* CHALLENGE: Tally up the lines that include "Write" and state that number by itself.

* MATERIAL SHOWN:

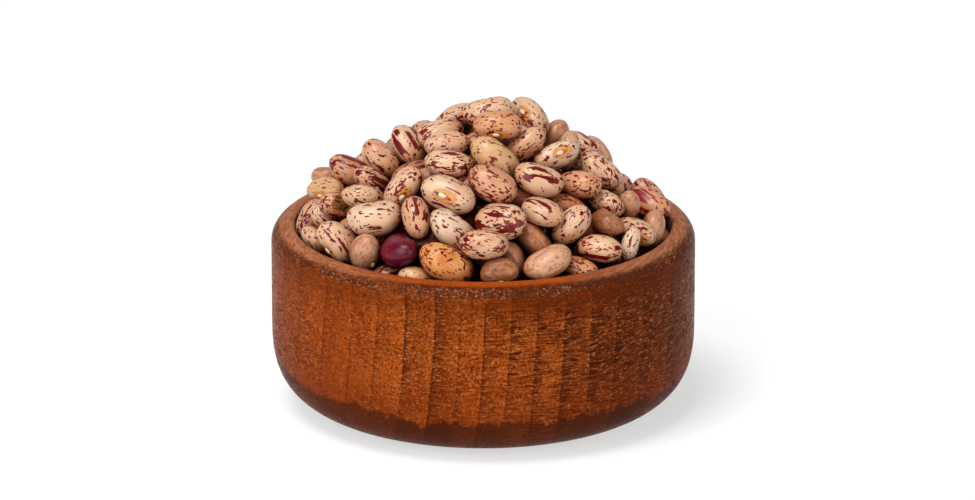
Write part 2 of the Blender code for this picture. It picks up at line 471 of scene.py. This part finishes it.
def rim_top(shader, colour, place, x, z, mottle, broken):
    """The rim's top: its grain arcs are painted paler at the sides as painted sheen and dark at the front as
    painted shade, with a painted highlight along the lip and a painted shadow line behind it at the front.
    """
    dull, pale, shaded = rgb(0.24, 0.075, 0.028), rgb(0.48, 0.185, 0.085), rgb(0.20, 0.032, 0.003)
    lip_highlight_orange, dark = rgb(0.44, 0.072, 0.006), rgb(0.030, 0.005, 0.002)
    sideways = shader.step(shader.math("ABSOLUTE", x), 12.0, 45.0)
    to_front = shader.math("SUBTRACT", 1.0, sideways)
    level = shader.vector("LENGTH", shader.vector("MULTIPLY", place, (1, 1, 0)))
    arcs = shader.vector("ADD", shader.vector("SCALE", (3.0, 3.0, 3.0), scale=level), place)
    arcs = shader.noise(arcs, 0.35, 3.0, 0.7)
    top = shader.step(z, BOWL_HEIGHT - 1.6, BOWL_HEIGHT - 0.5)
    # Painted sheen and shade: the grain arcs are paler at the sides, and the top is dark at the front.
    wear_and_painted_light = shader.mix(sideways, shaded, shader.mix(shader.step(arcs, 0.35, 0.65), dull, pale))
    colour = shader.mix(shader.math("MULTIPLY", top, 0.8), colour, wear_and_painted_light)

    # Painted highlight: a bright orange line along the lip at the front, where its edge catches the light.
    painted_lip_highlight = shader.math("MULTIPLY", top, shader.step(level, INNER_RADIUS + 3.9, INNER_RADIUS + 3.1, 0.0, 0.8))
    painted_lip_highlight = shader.math("MULTIPLY", painted_lip_highlight, to_front)
    painted_lip_highlight = shader.math("MULTIPLY", painted_lip_highlight, shader.step(mottle, 0.35, 0.65, 0.45, 1.0))
    colour = shader.mix(painted_lip_highlight, colour, lip_highlight_orange)
    # Painted shade: a dark line on the flat top behind the lip, at the front only.
    painted_crease_shade = shader.math("ABSOLUTE", shader.math("SUBTRACT", level, INNER_RADIUS + 4.4))
    painted_crease_shade = shader.step(painted_crease_shade, 0.6, 0.2)
    painted_crease_shade = shader.math("MULTIPLY", painted_crease_shade, shader.step(z, BOWL_HEIGHT - 3.0, BOWL_HEIGHT - 2.0))
    painted_crease_shade = shader.math("MULTIPLY", painted_crease_shade, shader.step(broken, 0.35, 0.55, 0.0, 0.8))
    painted_crease_shade = shader.math("MULTIPLY", painted_crease_shade, to_front)
    return shader.mix(painted_crease_shade, colour, dark)


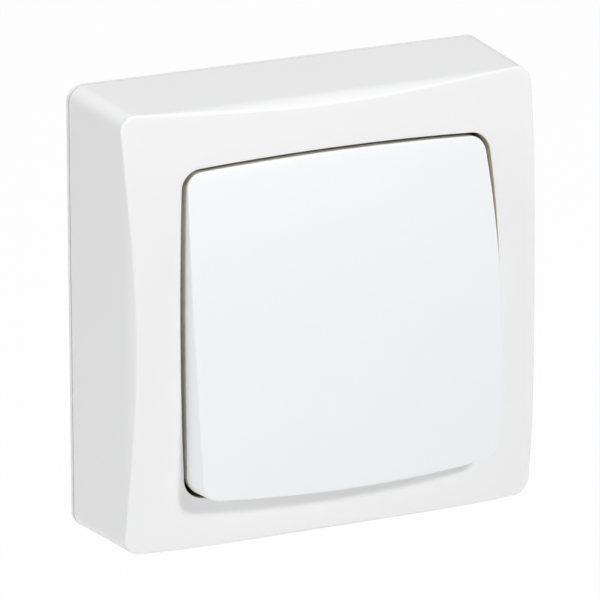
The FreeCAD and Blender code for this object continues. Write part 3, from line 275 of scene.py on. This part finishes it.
def make_moulding(name, rings, material, middles=None):
    """Extrude from ring to ring. Both ends close on their middles, or else the last ring meets the first."""
    mesh = bmesh.new()
    loop = [mesh.verts.new(point * MM) for point in rings[0]]
    first_edges = [mesh.edges.new(pair) for pair in zip(loop, loop[1:] + loop[:1])]
    edges = first_edges
    for ring in rings[1:]:
        loop, edges = extruded(mesh, loop, edges, ring)
    if middles:
        for end, middle in zip((first_edges, edges), middles):
            cap = bmesh.ops.contextual_create(mesh, geom=end)["faces"]
            tip = bmesh.ops.poke(mesh, faces=cap)["verts"][0]
            tip.co = middle * MM
    else:
        bmesh.ops.bridge_loops(mesh, edges=first_edges + edges)
    bmesh.ops.recalc_face_normals(mesh, faces=mesh.faces)
    data = bpy.data.meshes.new(name)
    mesh.to_mesh(data)
    mesh.free()
    data.polygons.foreach_set("use_smooth", [True] * len(data.polygons))
    data.set_sharp_from_angle(angle=SMOOTH_ANGLE)
    data.materials.append(material)
    thing = bpy.data.objects.new(name, data)
    bpy.context.scene.collection.objects.link(thing)
    return thing


# Cover

def cover_point(number, depth):
    """A point of the cover's outside at a depth, with the sides rolled in."""
    x, z = square_outline(PLATE_HALF - depth * DRAFT, CORNER_RADIUS)[number]
    if depth > SHOULDER_DEPTH:
        centre = PLATE_HALF - SHOULDER_DEPTH * DRAFT - SHOULDER_RADIUS * math.cos(LEAN)
        rise = depth - SHOULDER_DEPTH + SHOULDER_RADIUS * math.sin(LEAN)
        limit = centre + math.sqrt(SHOULDER_RADIUS ** 2 - rise ** 2)
        x = max(-limit, min(limit, x))
        z = max(-limit, min(limit, z))
    return Vector((x, -depth, z))


def crease_depth(number):
    """The depth at which the side meets the domed front."""
    depth = SHOULDER_DEPTH
    for step in range(SOLVE_STEPS):
        place = cover_point(number, depth)
        depth = -on_front(place.x, place.z).y
    return depth


def side_points(number, top):
    """The side, from the chamfer at the back edge up to a depth just short of the crease."""
    back_half = PLATE_HALF - COVER_BACK * DRAFT - BACK_CHAMFER
    back_x, back_z = square_outline(back_half, CORNER_RADIUS - BACK_CHAMFER)[number]
    points = [Vector((back_x, -COVER_BACK, back_z)), cover_point(number, COVER_BACK + BACK_CHAMFER)]
    points += [cover_point(number, level) for level in SIDE_LEVELS]
    for n in range(ROLL_STEPS):
        level = ROLL_START + (top - ROLL_START) * n / ROLL_STEPS
        points.append(cover_point(number, max(level, ROLL_LEAST + ROLL_SPACING * n)))
    return points


def front_points(start, edge, outward):
    """The domed front from the crease to the opening, and the opening's rounded edge."""
    brink = edge + outward * OPENING_ROUND
    brink = on_front(brink.x, brink.z)
    points = []
    for n in range(1, FRONT_STEPS):
        place = start.lerp(brink, n / FRONT_STEPS)
        points.append(on_front(place.x, place.z))
    return points + curve(brink, edge, edge + Vector((0, OPENING_ROUND, 0)), LIP_STEPS)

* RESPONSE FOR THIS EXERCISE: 2